• EXERCISE AIM:
Everything from the line containing "obj.data.transform(world)" down to the line containing "# away. Its" is to be returned exactly; include both boundary lines and leave out all others.

• INFORMATION SUPPLIED:
# # #
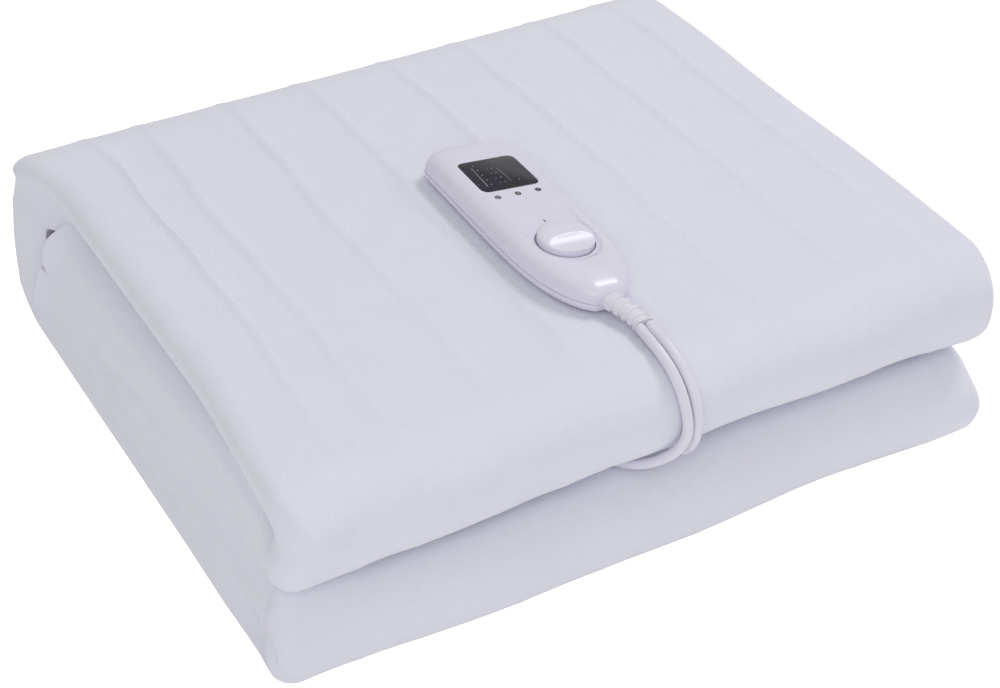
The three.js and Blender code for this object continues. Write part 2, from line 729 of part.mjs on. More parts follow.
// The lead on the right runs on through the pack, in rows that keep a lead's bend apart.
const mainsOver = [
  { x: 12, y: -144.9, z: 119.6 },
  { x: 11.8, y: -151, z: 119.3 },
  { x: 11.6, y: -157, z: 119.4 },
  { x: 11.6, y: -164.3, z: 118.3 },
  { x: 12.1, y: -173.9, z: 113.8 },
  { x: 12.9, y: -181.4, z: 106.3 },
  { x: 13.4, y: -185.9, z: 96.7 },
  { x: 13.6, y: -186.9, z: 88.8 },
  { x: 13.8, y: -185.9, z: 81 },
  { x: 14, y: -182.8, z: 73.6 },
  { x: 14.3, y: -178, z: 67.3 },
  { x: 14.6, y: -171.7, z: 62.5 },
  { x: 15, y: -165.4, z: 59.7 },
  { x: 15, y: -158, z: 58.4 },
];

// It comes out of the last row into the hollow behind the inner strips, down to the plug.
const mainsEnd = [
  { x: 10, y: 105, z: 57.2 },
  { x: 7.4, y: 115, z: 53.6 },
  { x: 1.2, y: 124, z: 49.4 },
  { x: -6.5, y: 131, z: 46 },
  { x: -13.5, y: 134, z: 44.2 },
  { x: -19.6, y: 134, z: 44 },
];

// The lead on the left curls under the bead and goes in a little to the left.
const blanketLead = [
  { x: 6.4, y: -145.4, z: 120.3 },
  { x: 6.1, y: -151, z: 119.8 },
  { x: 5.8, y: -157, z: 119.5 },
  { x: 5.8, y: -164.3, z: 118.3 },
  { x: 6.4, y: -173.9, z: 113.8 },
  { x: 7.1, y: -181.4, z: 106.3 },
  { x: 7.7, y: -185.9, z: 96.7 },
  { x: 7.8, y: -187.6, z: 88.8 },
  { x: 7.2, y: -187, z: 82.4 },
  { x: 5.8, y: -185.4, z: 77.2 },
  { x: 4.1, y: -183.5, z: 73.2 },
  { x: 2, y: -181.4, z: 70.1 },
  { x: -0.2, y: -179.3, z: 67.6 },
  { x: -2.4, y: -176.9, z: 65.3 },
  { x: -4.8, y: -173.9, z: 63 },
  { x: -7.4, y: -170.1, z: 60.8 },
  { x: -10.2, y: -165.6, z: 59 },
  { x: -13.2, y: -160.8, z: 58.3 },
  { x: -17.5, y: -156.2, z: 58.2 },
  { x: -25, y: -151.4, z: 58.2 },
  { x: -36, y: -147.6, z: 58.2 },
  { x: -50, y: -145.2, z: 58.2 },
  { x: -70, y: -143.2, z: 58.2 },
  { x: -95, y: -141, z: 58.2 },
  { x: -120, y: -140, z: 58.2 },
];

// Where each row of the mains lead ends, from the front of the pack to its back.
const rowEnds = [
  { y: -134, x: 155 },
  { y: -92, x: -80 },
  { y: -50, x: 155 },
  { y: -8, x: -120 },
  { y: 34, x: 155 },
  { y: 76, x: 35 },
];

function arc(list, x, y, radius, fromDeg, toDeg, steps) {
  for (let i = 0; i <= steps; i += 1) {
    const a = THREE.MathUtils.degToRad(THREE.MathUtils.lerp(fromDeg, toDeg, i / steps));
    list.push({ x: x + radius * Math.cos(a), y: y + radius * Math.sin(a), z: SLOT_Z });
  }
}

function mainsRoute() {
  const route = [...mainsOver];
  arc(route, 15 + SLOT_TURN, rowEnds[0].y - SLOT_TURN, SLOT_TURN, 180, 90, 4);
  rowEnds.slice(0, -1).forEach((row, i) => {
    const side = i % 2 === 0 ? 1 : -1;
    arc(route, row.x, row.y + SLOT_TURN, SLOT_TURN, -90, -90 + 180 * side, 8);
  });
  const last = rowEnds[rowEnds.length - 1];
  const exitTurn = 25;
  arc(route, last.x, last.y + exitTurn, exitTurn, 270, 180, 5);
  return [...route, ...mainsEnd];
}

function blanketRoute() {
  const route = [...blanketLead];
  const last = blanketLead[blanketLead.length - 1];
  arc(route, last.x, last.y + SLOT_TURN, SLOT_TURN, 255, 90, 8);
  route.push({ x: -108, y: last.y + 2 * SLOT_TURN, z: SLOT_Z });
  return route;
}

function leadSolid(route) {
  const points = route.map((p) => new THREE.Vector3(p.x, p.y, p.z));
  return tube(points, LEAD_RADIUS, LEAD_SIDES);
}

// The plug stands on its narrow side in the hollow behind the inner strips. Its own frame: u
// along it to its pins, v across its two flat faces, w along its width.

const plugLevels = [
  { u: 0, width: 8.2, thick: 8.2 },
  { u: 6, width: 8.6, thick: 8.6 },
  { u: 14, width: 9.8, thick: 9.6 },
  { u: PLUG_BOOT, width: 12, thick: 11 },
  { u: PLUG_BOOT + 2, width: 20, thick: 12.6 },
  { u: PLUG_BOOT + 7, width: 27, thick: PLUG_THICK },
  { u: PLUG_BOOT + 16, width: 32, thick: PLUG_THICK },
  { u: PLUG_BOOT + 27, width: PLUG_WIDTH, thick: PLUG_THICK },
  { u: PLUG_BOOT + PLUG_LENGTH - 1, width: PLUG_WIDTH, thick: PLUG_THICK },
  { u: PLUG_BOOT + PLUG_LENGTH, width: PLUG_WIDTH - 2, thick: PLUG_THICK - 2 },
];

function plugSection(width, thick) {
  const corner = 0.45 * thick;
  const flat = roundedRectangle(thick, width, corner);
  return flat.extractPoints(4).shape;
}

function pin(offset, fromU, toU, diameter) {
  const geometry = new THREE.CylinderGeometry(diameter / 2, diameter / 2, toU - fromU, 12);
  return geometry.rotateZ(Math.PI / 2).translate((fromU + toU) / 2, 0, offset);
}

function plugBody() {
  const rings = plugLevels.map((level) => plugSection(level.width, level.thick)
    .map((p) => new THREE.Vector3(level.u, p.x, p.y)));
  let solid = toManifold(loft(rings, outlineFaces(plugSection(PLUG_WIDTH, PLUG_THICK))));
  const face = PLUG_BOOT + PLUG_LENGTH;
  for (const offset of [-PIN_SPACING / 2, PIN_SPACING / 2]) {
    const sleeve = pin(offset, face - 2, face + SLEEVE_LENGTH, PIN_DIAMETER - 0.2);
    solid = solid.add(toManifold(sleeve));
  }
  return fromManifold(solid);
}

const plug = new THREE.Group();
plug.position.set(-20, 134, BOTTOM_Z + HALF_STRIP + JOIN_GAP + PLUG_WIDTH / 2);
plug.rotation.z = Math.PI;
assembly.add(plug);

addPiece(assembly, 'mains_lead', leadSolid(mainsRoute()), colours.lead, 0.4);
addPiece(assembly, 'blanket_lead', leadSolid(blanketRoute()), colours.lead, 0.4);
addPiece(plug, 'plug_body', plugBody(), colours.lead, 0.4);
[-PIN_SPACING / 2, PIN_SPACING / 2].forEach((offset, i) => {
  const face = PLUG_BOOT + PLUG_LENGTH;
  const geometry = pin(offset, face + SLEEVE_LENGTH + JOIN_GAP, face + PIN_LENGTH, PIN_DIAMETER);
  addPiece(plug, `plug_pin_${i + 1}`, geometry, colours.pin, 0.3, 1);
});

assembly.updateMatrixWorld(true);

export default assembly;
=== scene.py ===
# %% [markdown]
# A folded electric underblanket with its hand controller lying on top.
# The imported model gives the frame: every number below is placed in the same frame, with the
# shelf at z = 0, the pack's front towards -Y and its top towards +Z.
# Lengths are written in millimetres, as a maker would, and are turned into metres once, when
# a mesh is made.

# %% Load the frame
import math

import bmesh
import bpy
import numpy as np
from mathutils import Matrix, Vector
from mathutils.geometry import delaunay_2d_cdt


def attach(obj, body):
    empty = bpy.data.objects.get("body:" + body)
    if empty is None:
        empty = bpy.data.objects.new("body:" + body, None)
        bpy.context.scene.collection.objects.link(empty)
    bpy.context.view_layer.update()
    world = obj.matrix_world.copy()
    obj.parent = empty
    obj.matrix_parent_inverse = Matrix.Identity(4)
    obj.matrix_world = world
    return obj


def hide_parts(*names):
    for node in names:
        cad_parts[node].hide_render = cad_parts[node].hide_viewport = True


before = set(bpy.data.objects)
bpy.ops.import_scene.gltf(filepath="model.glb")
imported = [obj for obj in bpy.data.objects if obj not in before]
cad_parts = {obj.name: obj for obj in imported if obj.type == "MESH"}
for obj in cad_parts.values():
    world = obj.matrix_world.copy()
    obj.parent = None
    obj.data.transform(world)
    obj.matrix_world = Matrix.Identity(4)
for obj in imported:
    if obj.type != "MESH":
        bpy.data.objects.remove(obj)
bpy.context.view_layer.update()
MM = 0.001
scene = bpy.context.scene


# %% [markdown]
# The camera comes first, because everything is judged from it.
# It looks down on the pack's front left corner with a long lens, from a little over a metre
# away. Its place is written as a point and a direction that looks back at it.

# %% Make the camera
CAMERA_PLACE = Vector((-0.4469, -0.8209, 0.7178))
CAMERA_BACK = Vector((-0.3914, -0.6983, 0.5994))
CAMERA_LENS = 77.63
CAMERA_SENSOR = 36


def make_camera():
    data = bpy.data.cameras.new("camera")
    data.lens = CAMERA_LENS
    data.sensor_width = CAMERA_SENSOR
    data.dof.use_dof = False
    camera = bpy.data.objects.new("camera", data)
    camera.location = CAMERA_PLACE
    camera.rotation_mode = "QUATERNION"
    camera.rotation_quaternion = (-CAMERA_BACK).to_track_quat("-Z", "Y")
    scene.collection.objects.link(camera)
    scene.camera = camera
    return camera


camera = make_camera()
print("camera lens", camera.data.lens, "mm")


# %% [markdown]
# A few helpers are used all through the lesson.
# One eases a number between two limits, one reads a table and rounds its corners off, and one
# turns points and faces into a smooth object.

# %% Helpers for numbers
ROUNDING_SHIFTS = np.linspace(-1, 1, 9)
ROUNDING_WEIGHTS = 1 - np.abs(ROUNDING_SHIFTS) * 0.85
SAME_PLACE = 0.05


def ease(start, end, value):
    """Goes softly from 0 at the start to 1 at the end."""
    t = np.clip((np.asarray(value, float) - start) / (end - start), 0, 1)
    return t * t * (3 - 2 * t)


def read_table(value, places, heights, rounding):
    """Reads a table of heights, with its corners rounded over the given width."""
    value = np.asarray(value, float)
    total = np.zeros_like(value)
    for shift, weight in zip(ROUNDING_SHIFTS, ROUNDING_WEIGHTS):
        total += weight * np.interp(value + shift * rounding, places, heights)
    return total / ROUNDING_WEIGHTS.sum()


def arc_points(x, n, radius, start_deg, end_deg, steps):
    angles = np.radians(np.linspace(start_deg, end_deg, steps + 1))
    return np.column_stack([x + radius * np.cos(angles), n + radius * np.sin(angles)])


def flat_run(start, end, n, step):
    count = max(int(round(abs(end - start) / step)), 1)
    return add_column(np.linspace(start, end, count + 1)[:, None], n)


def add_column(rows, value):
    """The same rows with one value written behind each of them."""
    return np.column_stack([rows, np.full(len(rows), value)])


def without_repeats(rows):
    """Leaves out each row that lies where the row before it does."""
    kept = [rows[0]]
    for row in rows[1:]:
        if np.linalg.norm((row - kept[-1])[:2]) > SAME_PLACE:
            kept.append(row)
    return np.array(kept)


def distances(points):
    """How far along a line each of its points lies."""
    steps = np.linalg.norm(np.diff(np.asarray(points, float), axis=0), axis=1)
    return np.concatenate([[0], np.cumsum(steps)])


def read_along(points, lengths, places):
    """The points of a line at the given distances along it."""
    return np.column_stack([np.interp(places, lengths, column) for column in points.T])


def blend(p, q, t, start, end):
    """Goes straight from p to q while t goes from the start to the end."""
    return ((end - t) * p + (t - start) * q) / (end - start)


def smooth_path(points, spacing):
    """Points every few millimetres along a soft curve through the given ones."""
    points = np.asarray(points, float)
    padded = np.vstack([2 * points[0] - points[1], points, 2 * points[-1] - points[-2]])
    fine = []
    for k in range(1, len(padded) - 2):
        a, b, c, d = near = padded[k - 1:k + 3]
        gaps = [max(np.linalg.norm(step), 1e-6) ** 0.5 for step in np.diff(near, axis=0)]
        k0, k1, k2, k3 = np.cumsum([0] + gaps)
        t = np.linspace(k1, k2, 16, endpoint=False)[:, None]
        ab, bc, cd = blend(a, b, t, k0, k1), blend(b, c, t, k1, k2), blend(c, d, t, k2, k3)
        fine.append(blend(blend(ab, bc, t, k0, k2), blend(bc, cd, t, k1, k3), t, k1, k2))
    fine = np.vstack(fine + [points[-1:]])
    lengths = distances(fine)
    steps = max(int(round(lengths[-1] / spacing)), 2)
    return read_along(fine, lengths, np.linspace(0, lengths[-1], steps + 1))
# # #
• REPLY TO THE EXERCISE:
    obj.data.transform(world)
    obj.matrix_world = Matrix.Identity(4)
for obj in imported:
    if obj.type != "MESH":
        bpy.data.objects.remove(obj)
bpy.context.view_layer.update()
MM = 0.001
scene = bpy.context.scene


# %% [markdown]
# The camera comes first, because everything is judged from it.
# It looks down on the pack's front left corner with a long lens, from a little over a metre
# away. Its place is written as a point and a direction that looks back at it.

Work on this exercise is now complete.